The golden billion () theory is a conspiracy theory that a cabal of global elites are pulling strings to amass wealth for the world's richest billion people at the expense of the rest of humanity. It is popular in the Russian-speaking world.

The term was coined by Anatoly Tsikunov (writing as A. Kuzmich) in his 1990 book The Plot of World Government: Russia and the Golden Billion and used in his articles. The term was quickly popularized by Russian writer Sergey Kara-Murza and has become a staple of contemporary Russian conspiratorial thought.

Details 
The idea of a world with finite resources is not new; the early Christian theologian Tertullian, who lived in 1st–2nd centuries AD wrote: "The strongest witness is the vast population of the earth to which we are a burden and she scarcely can provide for our needs; as our demands grow greater, our complaints against Nature's inadequacy are heard by all. The scourges of pestilence, famine, wars and earthquakes have come to be regarded as a blessing to overcrowded nations since they serve to prune away the luxuriant growth of the human race." Thomas Malthus took this idea further, predicting inevitable Malthusian catastrophes caused by exhaustion of natural resources that would collapse population growth.
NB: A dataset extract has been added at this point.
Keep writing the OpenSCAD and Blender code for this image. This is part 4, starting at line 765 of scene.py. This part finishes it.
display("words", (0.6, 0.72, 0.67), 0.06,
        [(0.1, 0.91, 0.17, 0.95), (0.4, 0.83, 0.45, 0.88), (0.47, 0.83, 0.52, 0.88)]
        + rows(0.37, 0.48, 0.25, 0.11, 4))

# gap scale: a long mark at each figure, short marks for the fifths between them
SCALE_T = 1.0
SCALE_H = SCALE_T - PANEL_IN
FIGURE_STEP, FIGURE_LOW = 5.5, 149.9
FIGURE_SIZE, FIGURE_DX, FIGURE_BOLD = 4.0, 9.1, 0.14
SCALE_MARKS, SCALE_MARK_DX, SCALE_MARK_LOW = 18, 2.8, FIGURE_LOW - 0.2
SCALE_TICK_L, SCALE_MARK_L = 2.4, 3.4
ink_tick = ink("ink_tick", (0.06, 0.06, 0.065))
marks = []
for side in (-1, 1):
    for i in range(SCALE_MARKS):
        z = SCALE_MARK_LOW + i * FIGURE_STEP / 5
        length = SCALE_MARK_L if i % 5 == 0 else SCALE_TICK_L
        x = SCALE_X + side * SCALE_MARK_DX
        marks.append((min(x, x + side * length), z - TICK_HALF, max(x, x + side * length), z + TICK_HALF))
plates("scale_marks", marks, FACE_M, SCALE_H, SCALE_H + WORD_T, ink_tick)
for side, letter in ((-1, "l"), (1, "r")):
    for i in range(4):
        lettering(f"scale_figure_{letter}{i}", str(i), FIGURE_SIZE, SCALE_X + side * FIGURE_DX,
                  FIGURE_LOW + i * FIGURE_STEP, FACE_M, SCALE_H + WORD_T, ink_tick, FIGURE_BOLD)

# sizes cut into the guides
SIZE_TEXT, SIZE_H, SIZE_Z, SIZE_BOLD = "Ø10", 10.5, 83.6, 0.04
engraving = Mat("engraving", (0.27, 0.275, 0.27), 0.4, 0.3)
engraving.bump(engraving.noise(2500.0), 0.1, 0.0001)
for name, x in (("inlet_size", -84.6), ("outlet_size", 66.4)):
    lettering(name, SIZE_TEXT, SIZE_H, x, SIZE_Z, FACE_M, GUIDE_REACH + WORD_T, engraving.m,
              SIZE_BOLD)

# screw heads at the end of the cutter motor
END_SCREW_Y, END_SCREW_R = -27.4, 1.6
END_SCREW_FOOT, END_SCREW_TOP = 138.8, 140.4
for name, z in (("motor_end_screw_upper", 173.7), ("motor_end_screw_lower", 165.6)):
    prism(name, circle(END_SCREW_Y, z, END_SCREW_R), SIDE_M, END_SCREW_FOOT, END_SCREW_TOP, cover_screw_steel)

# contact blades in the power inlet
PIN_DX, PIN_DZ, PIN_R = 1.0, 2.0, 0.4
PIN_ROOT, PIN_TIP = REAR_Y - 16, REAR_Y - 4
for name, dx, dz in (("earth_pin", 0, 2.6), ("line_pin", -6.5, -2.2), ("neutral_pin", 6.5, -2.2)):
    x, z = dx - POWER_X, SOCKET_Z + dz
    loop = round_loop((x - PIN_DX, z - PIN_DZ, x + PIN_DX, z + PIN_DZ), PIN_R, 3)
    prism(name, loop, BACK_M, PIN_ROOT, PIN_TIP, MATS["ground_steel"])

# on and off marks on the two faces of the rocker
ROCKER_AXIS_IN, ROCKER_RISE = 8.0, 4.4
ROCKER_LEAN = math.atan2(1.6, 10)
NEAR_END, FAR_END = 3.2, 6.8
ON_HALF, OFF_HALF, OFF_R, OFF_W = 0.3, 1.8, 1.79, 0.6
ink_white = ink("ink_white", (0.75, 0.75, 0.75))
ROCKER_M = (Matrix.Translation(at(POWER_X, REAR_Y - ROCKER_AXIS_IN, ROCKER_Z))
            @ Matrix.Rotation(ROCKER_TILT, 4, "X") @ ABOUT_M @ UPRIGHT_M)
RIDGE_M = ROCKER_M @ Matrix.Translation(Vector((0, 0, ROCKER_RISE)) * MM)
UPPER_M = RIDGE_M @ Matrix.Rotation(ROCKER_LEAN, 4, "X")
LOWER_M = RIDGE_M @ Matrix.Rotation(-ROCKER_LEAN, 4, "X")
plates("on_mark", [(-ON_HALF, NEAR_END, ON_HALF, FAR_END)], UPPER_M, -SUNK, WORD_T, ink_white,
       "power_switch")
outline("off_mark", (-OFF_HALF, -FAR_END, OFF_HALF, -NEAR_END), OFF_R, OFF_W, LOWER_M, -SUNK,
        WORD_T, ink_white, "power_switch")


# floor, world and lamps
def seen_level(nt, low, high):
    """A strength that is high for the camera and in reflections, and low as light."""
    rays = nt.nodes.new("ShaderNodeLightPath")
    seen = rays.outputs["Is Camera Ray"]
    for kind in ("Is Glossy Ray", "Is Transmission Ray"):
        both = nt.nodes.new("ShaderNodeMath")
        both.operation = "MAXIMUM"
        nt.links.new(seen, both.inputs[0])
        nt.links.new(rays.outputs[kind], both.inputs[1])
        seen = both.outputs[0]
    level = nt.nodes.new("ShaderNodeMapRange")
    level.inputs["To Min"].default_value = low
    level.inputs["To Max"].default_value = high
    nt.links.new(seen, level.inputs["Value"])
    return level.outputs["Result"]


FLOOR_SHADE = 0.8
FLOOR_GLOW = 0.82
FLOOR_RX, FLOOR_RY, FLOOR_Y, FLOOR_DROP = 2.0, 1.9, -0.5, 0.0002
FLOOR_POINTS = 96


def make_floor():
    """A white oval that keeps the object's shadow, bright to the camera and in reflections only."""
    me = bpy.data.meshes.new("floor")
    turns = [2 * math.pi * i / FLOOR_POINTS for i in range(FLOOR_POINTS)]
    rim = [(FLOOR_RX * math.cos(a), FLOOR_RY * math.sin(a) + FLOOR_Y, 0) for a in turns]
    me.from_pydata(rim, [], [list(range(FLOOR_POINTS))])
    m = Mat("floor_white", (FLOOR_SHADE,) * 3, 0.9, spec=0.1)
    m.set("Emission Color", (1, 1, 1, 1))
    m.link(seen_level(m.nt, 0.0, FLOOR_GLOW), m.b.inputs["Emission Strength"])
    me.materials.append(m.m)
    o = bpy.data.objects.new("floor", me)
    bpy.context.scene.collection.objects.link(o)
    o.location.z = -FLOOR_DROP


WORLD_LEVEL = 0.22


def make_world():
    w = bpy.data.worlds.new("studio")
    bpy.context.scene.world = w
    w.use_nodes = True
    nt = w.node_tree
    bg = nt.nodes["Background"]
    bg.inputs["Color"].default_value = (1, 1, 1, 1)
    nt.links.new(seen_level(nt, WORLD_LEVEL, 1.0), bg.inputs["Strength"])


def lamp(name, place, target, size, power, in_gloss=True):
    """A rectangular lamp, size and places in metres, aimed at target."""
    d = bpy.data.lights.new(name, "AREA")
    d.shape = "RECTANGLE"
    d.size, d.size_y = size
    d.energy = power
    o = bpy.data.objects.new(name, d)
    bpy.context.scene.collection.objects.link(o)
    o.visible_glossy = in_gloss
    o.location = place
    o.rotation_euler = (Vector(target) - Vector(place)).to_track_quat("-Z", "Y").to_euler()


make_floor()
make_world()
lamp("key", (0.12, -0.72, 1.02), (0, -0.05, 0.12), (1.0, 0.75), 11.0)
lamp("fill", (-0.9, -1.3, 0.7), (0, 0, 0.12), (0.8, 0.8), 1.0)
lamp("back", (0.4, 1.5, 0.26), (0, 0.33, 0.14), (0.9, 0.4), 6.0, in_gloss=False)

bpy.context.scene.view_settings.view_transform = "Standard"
According to Kara-Murza, the golden billion (population of developed countries) consumes the lion's share of all resources on the planet. If at least half of the global population begins to consume resources to the same extent, these resources wouldn't be sufficient. This is partly based on the ideas of Malthus, in that emphasis is placed on the scarcity of natural resources. However, whereas Malthus was mostly concerned with finite global crop yields, anti-globalists that advocate the idea of a "golden billion" are mostly concerned with finite natural resources such as fossil fuels and metal.  According to Kara-Murza, the developed countries, while preserving for their nationals a high level of consumption, endorse political, military and economic measures designed to keep the rest of the world in an industrially undeveloped state and as a raw-material appendage area for the dumping of hazardous waste and as a source of cheap labor.
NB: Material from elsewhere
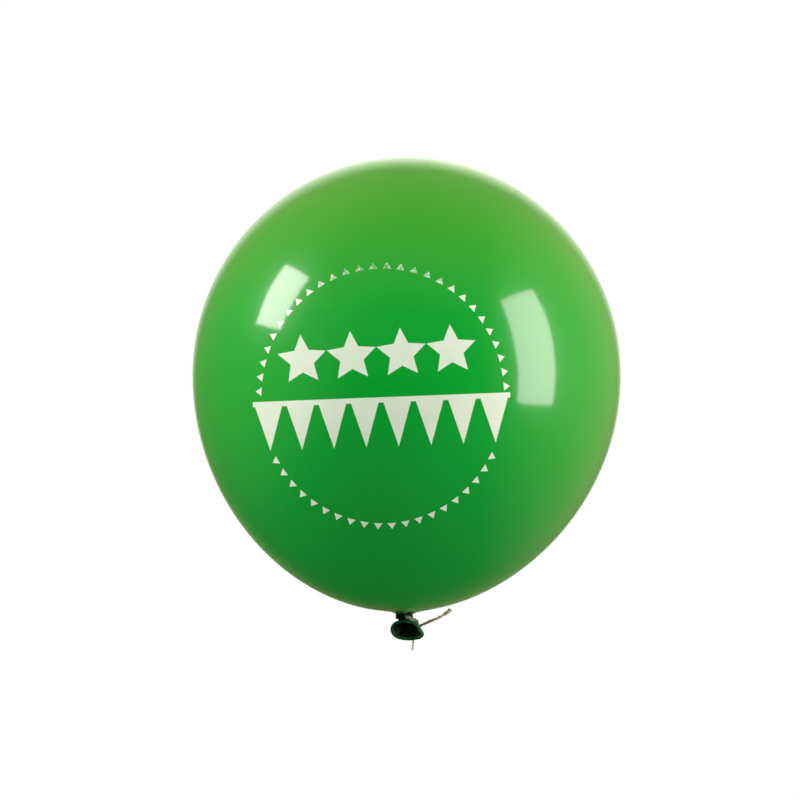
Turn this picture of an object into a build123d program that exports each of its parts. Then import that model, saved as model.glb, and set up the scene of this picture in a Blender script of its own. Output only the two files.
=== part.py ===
"""Inflated latex party balloon with a knotted neck, a rolled mouth, a printed front and a twine tie.

Millimetres. The origin is the middle of the latex knot, +Z runs up the balloon to its crown, -Y is the
printed side and +X is to the right as seen from that side.
"""
import math
import os

from build123d import *

os.makedirs("parts", exist_ok=True)

# Envelope: a round crown above the widest level, and below it a belly that narrows towards the neck.
envelope_radius = 150.0
crown_rise = 153.0  # from the widest level up to the crown
base_drop = 165.5  # from the widest level down to the bottom of the dome
crown_lean = (82.8, 84.5)  # the curve's handles: out along the top, and up from the widest level
belly_lean = (77.0, 90.7)  # the same, out along the bottom and down from the widest level
envelope_wall = 0.4
envelope_axis_x = 1.5  # the neck leaves the dome this far off its axis

# Latex knot: a squashed roll under the dome, with a pinched stub of neck above and below it.
knot_width = 12.4
knot_depth = 10.4
knot_top = 2.4
knot_bottom = -2.5
knot_round = 2.3
pinch_radius = 3.4
pinch_height = 0.3  # free neck between the dome and the knot
stem_radius = 2.5
stem_bottom = -3.6
stem_round = 0.8

# Mouth: a funnel that turns forwards from the neck to a rolled rim that is pulled out to the right.
throat_centre = (0.4, -2.8, -6.4)
throat_tilt = 35.0  # how far a section leans down from facing straight forwards
rim_centre = (1.5, -9.6, -9.4)
rim_tilt = 16.0
rim_outline = [  # the bead's middle line, across and up from the rim's centre
    (-10.2, 0.4),
    (-7.4, 5.0),
    (0.1, 6.5),
    (6.7, 4.6),
    (9.6, 0.0),
    (11.0, -3.2),
    (8.6, -5.6),
    (0.5, -6.5),
    (-7.2, -4.7),
]
bead_radius = 1.3
throat_scale = 0.3
cavity_scale = 0.9
funnel_flare = 1.25

# Twine: a loop through the latex knot, an overhand knot behind the mouth and two cut ends.
twine_diameter = 1.8
twine_knot_centre = (7.1, 2.2, -8.6)
twine_knot_radius = 2.3
loop_route = [
    (7.6, 0.9, -7.6),
    (9.2, -2.4, -5.6),
    (8.1, -5.6, -3.2),
    (4.9, -6.8, -1.7),
    (1.6, -5.2, -0.5),
    (0.2, -1.2, -0.2),
    (0.6, 2.8, -0.9),
    (3.0, 5.6, -3.0),
    (6.0, 5.4, -6.0),
    (7.0, 3.2, -7.6),
]
upper_tail_route = [
    (9.5, 3.1, -7.6),
    (14.4, 4.9, -5.6),
    (19.3, 7.7, -3.5),
    (23.9, 11.0, -1.9),
    (28.4, 13.3, 0.5),
    (32.2, 14.4, 3.7),
]
lower_tail_route = [
    (7.1, 3.5, -11.0),
    (7.0, 5.4, -14.2),
    (6.3, 6.2, -17.6),
    (5.9, 6.0, -20.8),
    (5.7, 5.2, -23.6),
]

# Print, drawn in front view: a ring of pennants, a row of stars and a row of bunting.
ink_thickness = 0.15
print_clearance = 5.0  # the figures are drawn on a plane this far in front of the envelope
print_depth = 140.0  # and reach this far back from it
ring_centre = (-15.0, 154.0)
ring_base = (82.4, 86.5)  # half width and half height of the ring through the pennants' bases
pennant_height = 4.2
pennant_base = 5.8
pennants_round = 56
pennant_phase = 4.4  # degrees above the horizontal of the first pennant
ring_gap = (-27.0, 0.5)  # pennants between these heights, in degrees, give way to the bunting
star_slope = 3.9
star_row_centre = (-18.9, 181.8)
star_count = 4
star_pitch = 33.8
star_radius = 17.4
star_waist = 0.48  # inner radius over outer radius
bunting_slope = 2.2
bunting_centre = (-16.0, 151.5)  # middle of the cord that the flags hang from
flag_count = 8
flag_pitch = 21.9
flag_width = 19.7
flag_drop = 31.9
cord_height = 3.5

# Worked out from the above.
equator_z = knot_top + pinch_height + base_drop
envelope_plane = Plane(origin=(envelope_axis_x, 0, equator_z), x_dir=(1, 0, 0), z_dir=(0, -1, 0))
envelope_axis = Axis((envelope_axis_x, 0, 0), (0, 0, 1))
print_plane = Plane.XZ.offset(envelope_radius + print_clearance)


def dome_solid(grow):
    """The solid of the envelope's outside, scaled about its middle so that its radius grows by grow."""
    scale = 1 + grow / envelope_radius
    crown = [
        (0, crown_rise),
        (crown_lean[0], crown_rise),
        (envelope_radius, crown_lean[1]),
        (envelope_radius, 0),
    ]
    belly = [
        (envelope_radius, 0),
        (envelope_radius, -belly_lean[1]),
        (belly_lean[0], -base_drop),
        (0, -base_drop),
    ]
    with BuildPart() as dome:
        with BuildSketch(envelope_plane):
            with BuildLine():
                crown_line = Bezier(*[(across * scale, up * scale) for across, up in crown])
                belly_line = Bezier(*[(across * scale, up * scale) for across, up in belly])
                Line(belly_line @ 1, crown_line @ 0)
            make_face()
        revolve(axis=envelope_axis)
    return dome.part


def tilted_plane(centre, tilt):
    """A plane through centre whose normal faces forwards, leaning down by tilt degrees."""
    lean = math.radians(tilt)
    return Plane(origin=centre, x_dir=(1, 0, 0), z_dir=(0, -math.cos(lean), -math.sin(lean)))


def scaled_rim(scale):
    """The points of the rim's outline, scaled about its centre."""
    return [(across * scale, up * scale) for across, up in rim_outline]


def funnel_station(share):
    """The section plane and the mouth's scale at a share of the way from the throat to the rim."""
    centre = [a + (b - a) * share for a, b in zip(throat_centre, rim_centre)]
    tilt = throat_tilt + (rim_tilt - throat_tilt) * share
    return tilted_plane(centre, tilt), throat_scale + (1 - throat_scale) * share**funnel_flare


def funnel_solid(shares, shrink):
    """A loft through the mouth's sections at these shares of its length, shrunk evenly."""
    with BuildPart() as funnel:
        for share in shares:
            plane, scale = funnel_station(share)
            with BuildSketch(plane):
                with BuildLine():
                    Spline(*scaled_rim(scale * shrink), periodic=True)
                make_face()
        loft()
    return funnel.part


def even_radii(route, share=0.45):
    """For each corner of a route, the largest arc its two runs allow."""
    points = [Vector(*p) for p in route]
    radii = []
    for before, corner, after in zip(points, points[1:], points[2:]):
        run_in, run_out = corner - before, after - corner
        half_turn = math.radians(run_in.get_angle(run_out)) / 2
        radii.append(share * min(run_in.length, run_out.length) / math.tan(half_turn))
    return radii


def twine_tube(route):
    """The twine swept along straight runs joined by tangent arcs, with its length and radii printed."""
    radii = even_radii(route)
    with BuildPart() as tube:
        with BuildLine() as path:
            FilletPolyline(*route, radius=radii)
        centreline = path.wires()[0]
        with BuildSketch(Plane(origin=centreline @ 0, z_dir=centreline % 0)):
            Circle(twine_diameter / 2)
        sweep()
    expected = math.pi * twine_diameter**2 / 4 * centreline.length
    print("twine length", round(centreline.length, 1), "radii", [round(r, 1) for r in radii])
    print("  volume over section times length", round(tube.part.volume / expected, 4))
    return tube.part


def print_on_envelope():
    """Turns the figures just drawn in the active BuildPart into ink on the envelope's front."""
    extrude(amount=-print_depth)
    add(ink_film.part, mode=Mode.INTERSECT)


# Envelope: a sealed shell with the pinched neck as a short solid stub.
outer_dome = dome_solid(0)
inner_dome = dome_solid(-envelope_wall)
with BuildPart() as envelope:
    add(outer_dome)
    add(inner_dome, mode=Mode.SUBTRACT)
    with BuildSketch(Plane.XY.offset(knot_top)):
        Circle(pinch_radius)
    extrude(amount=pinch_height + envelope_wall / 2)
envelope.part.label = "envelope"

# Twine loop and the knot that closes it.
loop_tube = twine_tube(loop_route)
with BuildPart() as twine_loop:
    add(loop_tube)
twine_loop.part.label = "twine_loop"

with BuildPart() as twine_knot:
    with Locations(twine_knot_centre):
        Sphere(twine_knot_radius)
    add(twine_loop.part, mode=Mode.SUBTRACT)
twine_knot.part.label = "twine_knot"

# The twine's two cut ends.
upper_tail_tube = twine_tube(upper_tail_route)
with BuildPart() as twine_tail_upper:
    add(upper_tail_tube)
twine_tail_upper.part.label = "twine_tail_upper"

lower_tail_tube = twine_tube(lower_tail_route)
with BuildPart() as twine_tail_lower:
    add(lower_tail_tube)
twine_tail_lower.part.label = "twine_tail_lower"

# The overhand knot tied in the neck, with the twine caught in it.
with BuildPart() as neck_knot:
    with BuildSketch(Plane.XY.offset(knot_bottom)):
        Ellipse(knot_width / 2, knot_depth / 2)
    extrude(amount=knot_top - knot_bottom)
    fillet(neck_knot.edges().filter_by(GeomType.ELLIPSE), radius=knot_round)
    add(twine_loop.part, mode=Mode.SUBTRACT)
neck_knot.part.label = "neck_knot"

# The gathered neck where it comes out under the knot.
with BuildPart() as neck_stem:
    with BuildSketch(Plane.XY.offset(stem_bottom)):
        Circle(stem_radius)
    extrude(amount=knot_bottom - stem_bottom)
    fillet(neck_stem.edges().sort_by(Axis.Z)[0], radius=stem_round)
neck_stem.part.label = "neck_stem"

# The bead that the mouth's edge is rolled into.
with BuildPart() as rolled_rim:
    with BuildLine(tilted_plane(rim_centre, rim_tilt)) as rim_line:
        Spline(*scaled_rim(1.0), periodic=True)
    rim_path = rim_line.wires()[0]
    with BuildSketch(Plane(origin=rim_path @ 0, z_dir=rim_path % 0)):
        Circle(bead_radius)
    sweep(path=rim_path)
rolled_rim.part.label = "rolled_rim"

# The mouth's funnel, open at the rim and pinched shut at the throat.
funnel_outside = funnel_solid((0.0, 0.5, 1.0), 1.0)
funnel_inside = funnel_solid((0.25, 0.6, 1.05), cavity_scale)
with BuildPart() as mouth_funnel:
    add(funnel_outside)
    add(funnel_inside, mode=Mode.SUBTRACT)
    add(rolled_rim.part, mode=Mode.SUBTRACT)
mouth_funnel.part.label = "mouth_funnel"

# The ink lies on the envelope as a thin film, cut to shape by prisms from the front.
grown_dome = dome_solid(ink_thickness)
with BuildPart() as ink_film:
    add(grown_dome)
    add(outer_dome, mode=Mode.SUBTRACT)

with BuildPart() as print_pennants:
    with BuildSketch(print_plane):
        for step in range(pennants_round):
            turn = (pennant_phase + step * 360 / pennants_round + 180) % 360 - 180
            height = turn if abs(turn) < 90 else math.copysign(180, turn) - turn
            if ring_gap[0] < height < ring_gap[1]:
                continue
            outwards = Vector(math.cos(math.radians(turn)), math.sin(math.radians(turn)))
            sideways = Vector(-outwards.Y, outwards.X) * (pennant_base / 2)
            base = Vector(
                ring_centre[0] + ring_base[0] * outwards.X,
                ring_centre[1] + ring_base[1] * outwards.Y,
            )
            with BuildLine():
                Polyline(base - sideways, base + outwards * pennant_height, base + sideways, close=True)
            make_face()
    print_on_envelope()
print_pennants.part.label = "print_pennants"

with BuildPart() as print_stars:
    with BuildSketch(print_plane):
        for step in range(star_count):
            along = (step - (star_count - 1) / 2) * star_pitch
            centre = Vector(*star_row_centre) + Vector(along, 0).rotate(Axis.Z, star_slope)
            tips = []
            for corner in range(10):
                reach = star_radius * (1 if corner % 2 == 0 else star_waist)
                tips.append(centre + Vector(0, reach).rotate(Axis.Z, star_slope + 36 * corner))
            with BuildLine():
                Polyline(*tips, close=True)
            make_face()
    print_on_envelope()
print_stars.part.label = "print_stars"

bunting_plane = Plane(
    origin=(bunting_centre[0], -envelope_radius - print_clearance, bunting_centre[1]),
    x_dir=(math.cos(math.radians(bunting_slope)), 0, math.sin(math.radians(bunting_slope))),
    z_dir=(0, -1, 0),
)
with BuildPart() as print_bunting:
    with BuildSketch(bunting_plane):
        Rectangle(flag_pitch * flag_count, cord_height)
        for step in range(flag_count):
            middle = (step - (flag_count - 1) / 2) * flag_pitch
            with BuildLine():
                Polyline(
                    (middle - flag_width / 2, 0),
                    (middle, -flag_drop),
                    (middle + flag_width / 2, 0),
                    close=True,
                )
            make_face()
    print_on_envelope()
print_bunting.part.label = "print_bunting"

for piece in (
    envelope,
    neck_knot,
    neck_stem,
    mouth_funnel,
    rolled_rim,
    twine_loop,
    twine_knot,
    twine_tail_upper,
    twine_tail_lower,
    print_pennants,
    print_stars,
    print_bunting,
):
    export_step(piece.part, f"parts/{piece.part.label}.step")
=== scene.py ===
"""Inflated green latex balloon, printed on the front and tied with twine, in a white studio.

Lengths are written in millimetres and turned into metres by MM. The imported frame's origin is the middle of
the latex knot, +Z runs up the balloon, and -Y is the printed front.
"""

import math
import random

import bmesh
import bpy
from mathutils import Matrix, Vector, noise


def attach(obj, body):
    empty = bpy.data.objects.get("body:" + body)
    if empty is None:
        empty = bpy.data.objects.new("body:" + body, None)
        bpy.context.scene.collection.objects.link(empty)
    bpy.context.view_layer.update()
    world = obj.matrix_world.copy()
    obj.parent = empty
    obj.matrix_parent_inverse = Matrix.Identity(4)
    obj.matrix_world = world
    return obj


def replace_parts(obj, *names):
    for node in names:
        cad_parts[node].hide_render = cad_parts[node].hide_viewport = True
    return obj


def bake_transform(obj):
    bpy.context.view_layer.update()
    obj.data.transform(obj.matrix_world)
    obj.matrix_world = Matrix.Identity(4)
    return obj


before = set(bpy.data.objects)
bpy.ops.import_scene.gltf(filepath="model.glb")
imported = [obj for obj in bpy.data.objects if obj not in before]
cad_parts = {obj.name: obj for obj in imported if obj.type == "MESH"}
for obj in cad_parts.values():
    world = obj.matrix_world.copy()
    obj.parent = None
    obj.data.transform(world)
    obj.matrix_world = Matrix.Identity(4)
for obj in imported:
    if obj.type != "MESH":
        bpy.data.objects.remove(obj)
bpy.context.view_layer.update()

MM = 0.001
TAU = 2 * math.pi
chance = random.Random(12)


# ---------------------------------------------------------------------------------------------- helpers


def smoothstep(low, high, value):
    """0 up to low, 1 from high, and a smooth rise between them."""
    share = min(max((value - low) / (high - low), 0.0), 1.0)
    return share * share * (3 - 2 * share)


def mix(a, b, share):
    """A number or vector that share of the way from a to b."""
    return a + (b - a) * share


def bezier(points, share):
    """The point at a share of a cubic curve with these four control points."""
    weights = (
        (1 - share) ** 3,
        3 * (1 - share) ** 2 * share,
        3 * (1 - share) * share**2,
        share**3,
    )
    return sum((w * Vector(p) for w, p in zip(weights, points)), Vector((0.0,) * len(points[0])))


def wobble(place, scale, seed):
    """Smooth noise from -1 to 1 at a place in millimetres, with features about scale across."""
    return noise.noise(Vector(place) / scale + Vector((seed, 2.7 * seed, 5.1 * seed)))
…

The theory, which holds that the wealth of the West, including that of the lower classes, is mostly based on exploitation of the former colonies in the third world, is not new in Russia, where it was first popularized by Vladimir Lenin, in Imperialism, the Highest Stage of Capitalism. Lenin described the relationship between capitalism and imperialism, wherein the merging of banks and industrial cartels produces finance capital. The final, imperialist stage of capitalism, originates in the financial function of generating greater profits than the home market can yield; thus, business exports (excess) capital, which, in due course, leads to the economic division of the world among international business monopolies, and imperial European states colonising large portions of the world to generate investment profits.

Whereas Lenin and other Marxist anti-imperialists such as Immanuel Wallerstein called for an end to the domination of developed nations through international communism, Kara-Murza and his contemporaries in Russia believe that a restriction of free trade (especially with the West), and various methods of state intervention in the economy is the best solution.  This economic rationale for protectionism dates back to the early United States and is known as the infant industry argument.  The crux of the argument is that nascent industries often do not have the economies of scale that their older competitors from other countries may have, and thus need to be protected until they can attain similar economies of scale. The argument was first explicated by Alexander Hamilton in his 1790 Report on Manufactures, was systematically developed by Daniel Raymond, and was later picked up by Friedrich List in his 1841 work The National System of Political Economy, following his exposure to the idea during his residence in the United States in the 1820s.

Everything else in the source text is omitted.